Don't forget your Hawaii outfit and tache.......oh yeah and call yourself PI.:car::lol:


----------



## Griffiths Detailing (Mar 29, 2011)

Focusaddict said:


> Don't forget your Hawaii outfit and tache.......oh yeah and call yourself PI.:car::lol:


hahaha my mate took one on a track day the other month and wore a white suit etc. Miami vice style.

Chris


----------



## Marcos999 (Aug 16, 2010)

Gorgeous. The red head was on my bedroom wall when I was a kid too!


----------



## Focusaddict (May 31, 2010)

Marcos999 said:


> Gorgeous. The red head was on my bedroom wall when I was a kid too!


Same here.


----------



## Soul Hudson (Jul 5, 2011)

Cracking work my man. Nice little tricks with the sponge's etc great work.


----------



## Griffiths Detailing (Mar 29, 2011)

Soul Hudson said:


> Cracking work my man. Nice little tricks with the sponge's etc great work.

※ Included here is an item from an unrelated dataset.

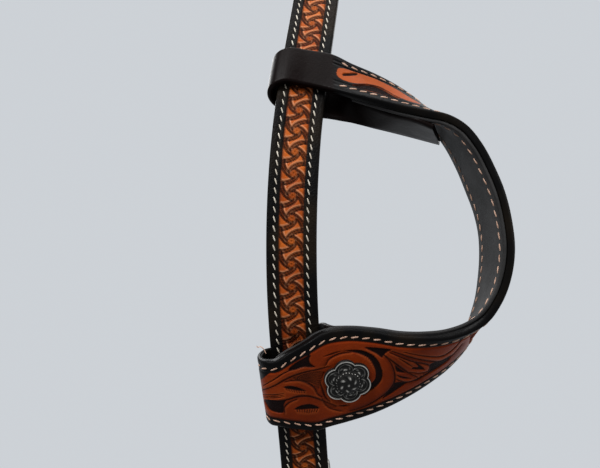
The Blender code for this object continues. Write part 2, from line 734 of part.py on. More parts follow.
def ribbon_rings(rows, depth, thickness_of, inset=0.0):
    """Closed sections of a ply below the ear's outer surface, with softened edges."""
    edges = [(place(*row[0:3]), place(*row[3:6])) for row in rows]
    rings = []
    for index, row in enumerate(rows):
        near, far = edges[index]
        before = edges[max(index - 1, 0)]
        after = edges[min(index + 1, len(rows) - 1)]
        width = far - near
        span = width.length
        normals = [
            (after[edge] - before[edge]).cross(width).normalized() for edge in (0, 1)]
        thickness = thickness_of(row)
        soft = min(EDGE_BEVEL, thickness * SOFT_SHARE)
        across_marks = (inset + soft, span / 2, span - inset - soft)
        outer = []
        inner = []
        for mark in across_marks:
            share = mark / span
            middle = [a + (b - a) * share for a, b in zip(row[0:3], row[3:6])]
            normal = (normals[0] * (1 - share) + normals[1] * share).normalized()
            surface = place(*middle)
            outer.append(surface - normal * depth)
            inner.append(surface - normal * (depth + thickness))
        ring = list(outer)
        for share, normal in ((1 - inset / span, normals[1]), (inset / span, normals[0])):
            middle = [a + (b - a) * share for a, b in zip(row[0:3], row[3:6])]
            surface = place(*middle)
            pair = [
                surface - normal * (depth + soft),
                surface - normal * (depth + thickness - soft)]
            if share > 0.5:
                ring += pair + list(reversed(inner))
            else:
                ring += list(reversed(pair))
        rings.append(ring)
    return rings


def ear_piece():
    """Tooled face with both wraps, and the lining inside the loop."""
    tan = material("tooled_tan", LEATHER_TAN, 0.42)
    grey = material("ear_lining", LINING_GREY, 0.75)
    start, loop, wide, end = ear_stations()
    pivot = ear_pivot()
    rows = smooth_stations(start + loop + wide + end, ROWS_PER_STATION)
    face = new_object(
        "ear_face", ribbon_rings(rows, 0.0, lambda row: row[6]), tan, False, pivot, RING_INNER)
    inner_rows = rows[(len(start) + LINING_FIRST) * ROWS_PER_STATION + 1:]
    inner_rows = inner_rows[:-len(end) * ROWS_PER_STATION]
    lining = new_object(
        "ear_lining",
        ribbon_rings(inner_rows, EAR_FACE_PLY + PLY_GAP, lambda row: EAR_LINING_PLY, LINING_INSET),
        grey, False, pivot, RING_INNER)
    centre, normal = concho_seat()
    rings = [
        round_ring(centre + normal * out, normal, POST_RADIUS + POST_HOLE_GAP, ROUND_SIDES)
        for out in (-EAR_STACK - EAR_TAIL_PLY - OVERRUN, OVERRUN)]
    cutter("ear_screw_hole", rings, [face, lining])
    stack = EAR_STACK + TAIL_CLEARANCE + EAR_TAIL_PLY
    concho_and_screw("ear", centre, normal, stack, pivot)


def ear_pivot():
    """Centre of the strap's bow, which the ear piece slides round."""
    middle = (BOW_START + BOW_END) / 2
    return centre_line(middle) - axes_at(middle)[2] * BOW_RADIUS


def concho_seat():
    """Point and outward direction of the ear's face under the concho."""
    near, far = EAR_SHARES[CONCHO_STATION]
    before = EAR_SHARES[CONCHO_STATION - 1]
    after = EAR_SHARES[CONCHO_STATION + 1]
    near_point = place(*ear_edge(near))
    far_point = place(*ear_edge(far))
    run = Vector()
    for edge in (0, 1):
        run += place(*ear_edge(after[edge])) - place(*ear_edge(before[edge]))
    middle = [(a + b) / 2 for a, b in zip(ear_edge(near), ear_edge(far))]
    return place(*middle), run.cross(far_point - near_point).normalized()


def lobe_radius(angle):
    """Outline of the concho: a ring of round lobes."""
    sector = math.tau / LOBES
    turn = (angle - LOBE_TURN + sector / 2) % sector - sector / 2
    centre = LOBE_CENTRE_SHARE * CONCHO_RADIUS
    lobe = LOBE_RADIUS_SHARE * CONCHO_RADIUS
    return centre * math.cos(turn) + math.sqrt(lobe ** 2 - (centre * math.sin(turn)) ** 2)


def concho_and_screw(prefix, seat, normal, stack, origin=None):
    """Flower concho with a bored post, and the screw that closes it from behind."""
    silver = material("old_silver", OLD_SILVER, 0.35, 1.0)
    side = normal.cross(Vector((0.0, 0.0, 1.0))).normalized()
    up = side.cross(normal)
    base = seat + normal * CONCHO_GAP
    turn = math.tau / CONCHO_SIDES
    post_end = -(CONCHO_GAP + stack)
    bore_end = -CONCHO_GAP

    def ring(radius_of, out):
        return [
            base + normal * out
            + (side * math.cos(turn * step) + up * math.sin(turn * step)) * radius_of(turn * step)
            for step in range(CONCHO_SIDES)]

    rings = []
    for reach, height in CONCHO_PROFILE_SHARES:
        level = height * (CONCHO_DOME if reach < LOBE_CENTRE_SHARE else CONCHO_RIM)
        rings.append(ring(
            lambda angle, reach=reach: lobe_radius(angle) * reach if reach > LOBE_CENTRE_SHARE
            else CONCHO_RADIUS * reach, level))
    rings.append(ring(lobe_radius, 0.0))
    rings.append(ring(lambda angle: POST_RADIUS, 0.0))
    rings.append(ring(lambda angle: POST_RADIUS, post_end))
    rings.append(ring(lambda angle: POST_BORE, post_end))
    rings.append(ring(lambda angle: POST_BORE, bore_end))
    new_object(f"{prefix}_concho", rings, silver, False, origin)
    back = -(CONCHO_GAP + stack + SCREW_SEAT_GAP)
    shape = [
        (SCREW_HEAD_RADIUS, back - SCREW_HEAD), (SCREW_HEAD_RADIUS, back),
        (SCREW_RADIUS, back), (SCREW_RADIUS, bore_end - SCREW_SEAT_GAP)]
    screw = [round_ring(base + normal * out, normal, radius, ROUND_SIDES) for radius, out in shape]
    new_object(f"{prefix}_screw", screw, silver, False, origin)


def bit_fastening(side_name, side):
    """Concho and screw that close the bit loop, and the hole they pass."""
    seat = place(0.0, BIT_CONCHO_AT, -CHEEK_GAP, side)
    _, _, normal = axes_at(BIT_CONCHO_AT)
    normal = Vector((normal.x, normal.y * side, normal.z))
    face = bpy.data.objects[f"{side_name}_cheek_face"]
    depth = CHEEK_PLY + PLY_GAP + CHEEK_PLY
    rings = [
        round_ring(seat + normal * out, normal, POST_RADIUS + POST_HOLE_GAP, ROUND_SIDES)
        for out in (-depth - OVERRUN, OVERRUN)]
    cutter(f"{side_name}_bit_screw_hole", rings, [face])
    concho_and_screw(f"{side_name}_bit", seat, normal, depth)


def build():
    """Make every piece of the headstall."""
    clear_scene()
    crown()
    ear_piece()
    for side_name, side in SIDES.items():
        cheek(side_name, side)
        buckle_frame(side_name, side)
        buckle_tongue(side_name, side)
        keeper(f"{side_name}_fixed_keeper", FIXED_KEEPER_DROP, side)
        slider = place(0.0, HEEL_BAR + SLIDING_KEEPER_DROP, 0.0, side)
        keeper(f"{side_name}_sliding_keeper", SLIDING_KEEPER_DROP, side, slider)
        bit_fastening(side_name, side)


build()
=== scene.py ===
"""Looks of the western one-ear headstall: tooled and antiqued leather, stitching, old silver."""
import math

import bmesh
import bpy
import numpy as np
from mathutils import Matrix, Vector


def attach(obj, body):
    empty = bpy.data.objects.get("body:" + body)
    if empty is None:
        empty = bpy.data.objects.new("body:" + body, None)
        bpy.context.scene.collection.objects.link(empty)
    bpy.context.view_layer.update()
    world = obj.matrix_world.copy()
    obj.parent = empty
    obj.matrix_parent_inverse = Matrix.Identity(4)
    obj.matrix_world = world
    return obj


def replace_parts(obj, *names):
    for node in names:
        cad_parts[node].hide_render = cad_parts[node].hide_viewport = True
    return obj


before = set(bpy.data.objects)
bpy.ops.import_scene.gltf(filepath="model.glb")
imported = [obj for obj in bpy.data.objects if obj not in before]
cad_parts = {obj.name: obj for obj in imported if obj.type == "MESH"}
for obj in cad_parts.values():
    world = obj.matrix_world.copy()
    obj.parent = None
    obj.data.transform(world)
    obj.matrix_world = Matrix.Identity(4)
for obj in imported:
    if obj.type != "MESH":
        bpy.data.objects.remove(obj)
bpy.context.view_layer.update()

# Path of the strap's inner face
POLL_RADIUS = 0.06
POLL_ANGLE = math.radians(64.0)
BOW_START = 0.092
BOW_RADIUS = 0.185
BOW_END = 0.244
JAW_RADIUS = 0.13
CHEEK_ANGLE = math.radians(90.0)
HALF_LENGTH = 0.535
SWEEP_START = 0.112
SWEEP_END = 0.208
SWEEP_TOP = math.radians(7.4)
SWEEP_LOW = math.radians(-4.0)
TURN_STEP = math.radians(5.0)
TABLE_STEP = 0.0001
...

Thank you, they do come in really handy at times!

Chris


----------



## Jaywoo (May 1, 2012)

Brilliant work.


----------



## Griffiths Detailing (Mar 29, 2011)

Jaywoo said:


> Brilliant work.


Thank you mate!!

Chris


----------



## Bill58 (Jul 5, 2010)

Fantastic work!


----------



## Defined Reflections (Jun 4, 2009)

Nice!


----------



## CraigQQ (Jan 20, 2011)

thats a nasty mark on the bottom right of the bonnet


----------



## Griffiths Detailing (Mar 29, 2011)

CraigQQ said:


> thats a nasty mark on the bottom right of the bonnet


Yep!! It's heartbreaking! Has been hit with a hammer. We had to get the car ready for the big weekender, it is back up to have the the front re sprayed and another detail in the winter when she goes to sleep!

Chris


----------



## Wout_RS (Jun 13, 2012)

don't really like testarossasn don't even now what beautiful about the strange lines,... and why some many people love them


... but anyway the detail is very impressive! a very proper improvment on the car!


----------



## Aarosin (Jul 14, 2012)

Nice work..!


----------



## Griffiths Detailing (Mar 29, 2011)

Thanks again!!!

Here is the beast going around Oulton park last saturday-










Chris


----------



## FiestaDan (Jul 10, 2012)

gorgeous car and great work


----------



## RaceGlazer (Jan 10, 2007)

I was taken for a few laps round Oulton in one of these 3 years back, the power and sound was awesome, though you could tell it was a very heavy car. The wide track helps stability, very little body roll.
The TR series is quite hot property at the moment, with F512M or 512TR regarded as a long term 'sleeper' investment, though the early cars, the only one thats says Testarossa on the back, are going for about £45-46k for a decent, mid-mileage car with proper history. The killer is servicing - engine out every time which adds a day.
We had about 6 of these at Silverstone Classic at the weekend, I parked up a nice lineup of 3 in a row at one stage, 'ruined' by a 550 Maranello - now thats a car I really do fancy !
PS Super job - nightmare on the engine cover and side strakes !


----------



## id_doug (Apr 6, 2011)

Awesome car and great job. A true modern classic


----------



## ckeir.02mh (Jan 5, 2012)

Great job Chris.

Looks amazing now!

Chris.


----------



## Griffiths Detailing (Mar 29, 2011)

Thanks for all the great comments!!!


Chris


----------



## JJ_ (Oct 26, 2005)

Tremendous work.


----------



## AlexJT (Apr 13, 2012)

One of my ultimate cars!!! Such a great transformation! Well done.


----------



## Griffiths Detailing (Mar 29, 2011)

Thanks again guys, once the paint at front is done its coming back in for ceramic coating which im looking forward too


Chris


----------



## ocdetailer (Apr 9, 2014)

Lovely work, good to see Rupes being used on a Ferrari


----------